JAT: In addition to the parables Tsala embeds throughout the book, there’s also an abundance of birds—owls, hawks, a red fowl—that have spiritual meaning. How important were these cultural and literary symbols during your planning and writing process? 

BH: These are all very important because they’re part of the earth and nature. Owls can be very scary or important and can be representative of being messengers. I chose the word “fowl” here as a metaphor for Edgar’s addiction because “fowl” sounds so much more cryptic and surreal than “bird” or “Sparrow” or even “chicken.”

JAT: In many ways, the Echotas are asked to represent the entire Cherokee culture for other characters. Does that mirror how it feels for you as a citizen of the Cherokee Nation Tribe of Oklahoma, that your writing may be somehow expected to represent an entire group of people? 

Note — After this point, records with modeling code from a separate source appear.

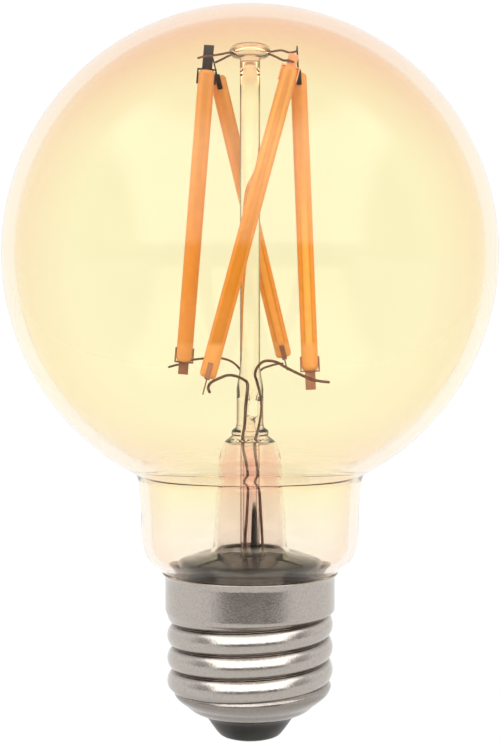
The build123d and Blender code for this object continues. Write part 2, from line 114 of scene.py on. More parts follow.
def arc(centre, radius, start, end, count):
    """Points of an arc in the (r, z) plane, angles in degrees."""
    return [
        (centre[0] + radius * cos(radians(start + (end - start) * i / count)),
         centre[1] + radius * sin(radians(start + (end - start) * i / count)))
        for i in range(count + 1)
    ]


def smooth_line(points, steps=8):
    """Catmull-Rom curve through points of any dimension."""
    out = []
    size = len(points[0])
    for i in range(len(points) - 1):
        p0, p1 = points[max(i - 1, 0)], points[i]
        p2, p3 = points[i + 1], points[min(i + 2, len(points) - 1)]
        for s in range(steps):
            t = s / steps
            out.append(tuple(
                0.5 * (2 * p1[k] + (p2[k] - p0[k]) * t
                       + (2 * p0[k] - 5 * p1[k] + 4 * p2[k] - p3[k]) * t * t
                       + (3 * p1[k] - p0[k] - 3 * p2[k] + p3[k]) * t ** 3)
                for k in range(size)))
    out.append(tuple(points[-1]))
    return out


def wire(name, points, radius):
    """Round wire along a smooth line, with rounded ends, as a mesh."""
    line = [Vector(p) for p in smooth_line(points)]
    tangent = (line[1] - line[0]).normalized()
    normal = tangent.orthogonal().normalized()
    rings = []
    for i, at in enumerate(line):
        ahead = line[min(i + 1, len(line) - 1)] - line[max(i - 1, 0)]
        new_tangent = ahead.normalized()
        normal = (normal - new_tangent * normal.dot(new_tangent)).normalized()
        side = new_tangent.cross(normal)
        grow = WIRE_END_SHARE if i in (0, len(line) - 1) else 1.0
        rings.append([at + (normal * cos(a) + side * sin(a)) * radius * grow
                      for a in turns(WIRE_SIDES)])
    start = line[0] - (line[1] - line[0]).normalized() * radius * WIRE_TIP_SHARE
    end = line[-1] + (line[-1] - line[-2]).normalized() * radius * WIRE_TIP_SHARE
    return new_object(name, grid_mesh(name, rings, start, end))


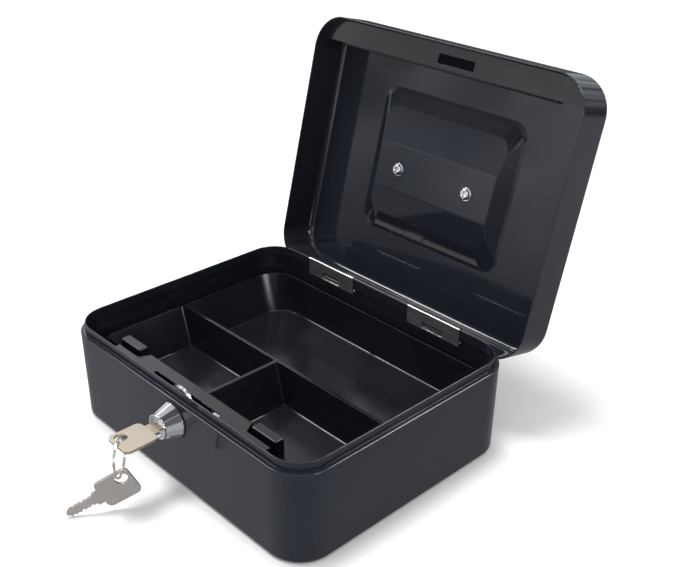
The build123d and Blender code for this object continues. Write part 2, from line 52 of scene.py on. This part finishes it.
# ---- Camera ----
CAMERA_PLACE = Vector((363.7, -309.6, 340.1)) * MM
CAMERA_YAW = math.radians(46.06)
CAMERA_PITCH = math.radians(30.31)
CAMERA_ROLL = math.radians(0.73)
CAMERA_LENS = 52.52
CAMERA_SHIFT_Y = 0.0742
SENSOR_WIDTH = 36
CLIP_RANGE = (0.01, 50)


def make_camera():
    """Camera that looks down at the open box from its right front."""
    forward = Vector((
        -math.sin(CAMERA_YAW) * math.cos(CAMERA_PITCH),
        math.cos(CAMERA_YAW) * math.cos(CAMERA_PITCH),
        -math.sin(CAMERA_PITCH),
    ))
    level = Vector((math.cos(CAMERA_YAW), math.sin(CAMERA_YAW), 0))
    rise = level.cross(forward)
    right = level * math.cos(CAMERA_ROLL) + rise * math.sin(CAMERA_ROLL)
    up = rise * math.cos(CAMERA_ROLL) - level * math.sin(CAMERA_ROLL)
    turn = Matrix((right, up, -forward)).transposed().to_4x4()
    data = bpy.data.cameras.new("camera")
    data.sensor_fit = "HORIZONTAL"
    data.sensor_width = SENSOR_WIDTH
    data.lens = CAMERA_LENS
    data.shift_y = CAMERA_SHIFT_Y
    data.clip_start, data.clip_end = CLIP_RANGE
    camera = bpy.data.objects.new("camera", data)
    bpy.context.scene.collection.objects.link(camera)
    camera.matrix_world = Matrix.Translation(CAMERA_PLACE) @ turn
    bpy.context.scene.camera = camera


make_camera()


# ---- Material helpers ----
# Most of a noise's values lie between these two.
NOISE_LOW = 0.3
NOISE_HIGH = 0.7
LEAST_ROUGHNESS = 0.01
PATCH_DETAIL = 3
BEVEL_SAMPLES = 6
EVEN = (1, 1, 1)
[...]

BH: They’re not supposed to represent an entire culture so much as I hope they just show a family who’s struggling with loss and trying to heal after such a tragedy. When I started this book, I was thinking a lot about the police violence against Natives and Native teens in general, and I wanted to show the effects of this violence on a family. In this way, I hope people can see them as any other family.

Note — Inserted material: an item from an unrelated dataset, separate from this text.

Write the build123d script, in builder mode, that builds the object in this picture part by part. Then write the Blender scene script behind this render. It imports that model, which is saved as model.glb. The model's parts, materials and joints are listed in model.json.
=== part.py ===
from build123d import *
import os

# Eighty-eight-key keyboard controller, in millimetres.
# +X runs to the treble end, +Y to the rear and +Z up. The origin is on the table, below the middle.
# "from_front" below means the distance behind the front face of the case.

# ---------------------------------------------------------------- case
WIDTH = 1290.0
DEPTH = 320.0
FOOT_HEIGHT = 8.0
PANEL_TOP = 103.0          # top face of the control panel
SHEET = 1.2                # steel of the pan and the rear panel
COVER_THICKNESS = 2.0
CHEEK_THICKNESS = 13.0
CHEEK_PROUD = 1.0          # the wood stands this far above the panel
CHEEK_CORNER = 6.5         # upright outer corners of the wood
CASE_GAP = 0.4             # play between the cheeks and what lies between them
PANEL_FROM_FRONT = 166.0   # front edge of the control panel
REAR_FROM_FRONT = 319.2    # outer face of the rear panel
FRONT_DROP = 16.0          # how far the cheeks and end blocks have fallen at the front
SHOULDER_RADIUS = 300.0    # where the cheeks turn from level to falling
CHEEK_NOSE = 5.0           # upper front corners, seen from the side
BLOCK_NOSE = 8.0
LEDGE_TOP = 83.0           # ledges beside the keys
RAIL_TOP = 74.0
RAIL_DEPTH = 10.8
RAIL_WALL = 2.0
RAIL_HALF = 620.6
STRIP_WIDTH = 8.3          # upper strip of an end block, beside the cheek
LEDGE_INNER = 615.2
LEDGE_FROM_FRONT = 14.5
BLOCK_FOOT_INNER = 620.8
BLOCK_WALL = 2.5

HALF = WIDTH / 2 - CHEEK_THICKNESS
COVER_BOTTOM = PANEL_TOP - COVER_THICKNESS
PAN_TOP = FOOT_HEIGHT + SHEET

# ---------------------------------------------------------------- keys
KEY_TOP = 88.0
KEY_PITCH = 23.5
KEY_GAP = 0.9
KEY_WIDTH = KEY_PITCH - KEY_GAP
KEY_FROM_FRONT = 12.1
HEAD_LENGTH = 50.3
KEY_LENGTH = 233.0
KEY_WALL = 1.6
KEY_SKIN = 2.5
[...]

JAT: As the world around you changed during the drafting process, so many upheavals and tragic moments across the country, how did that transform or change the novel?

BH: I think it made me think of darker moments in the book for sure, to focus on the struggle and threats against the characters.

JAT: How have you grown or matured as a writer between your first three books (The LevitationistDeep Ellum, and Desolation of Avenues Untold) and the latest two novels?  

BH: Part of what I’m interested in as a writer is not falling into one specific aesthetic or style of book or writing. I hope that I can continue to do different things in terms of form or structure.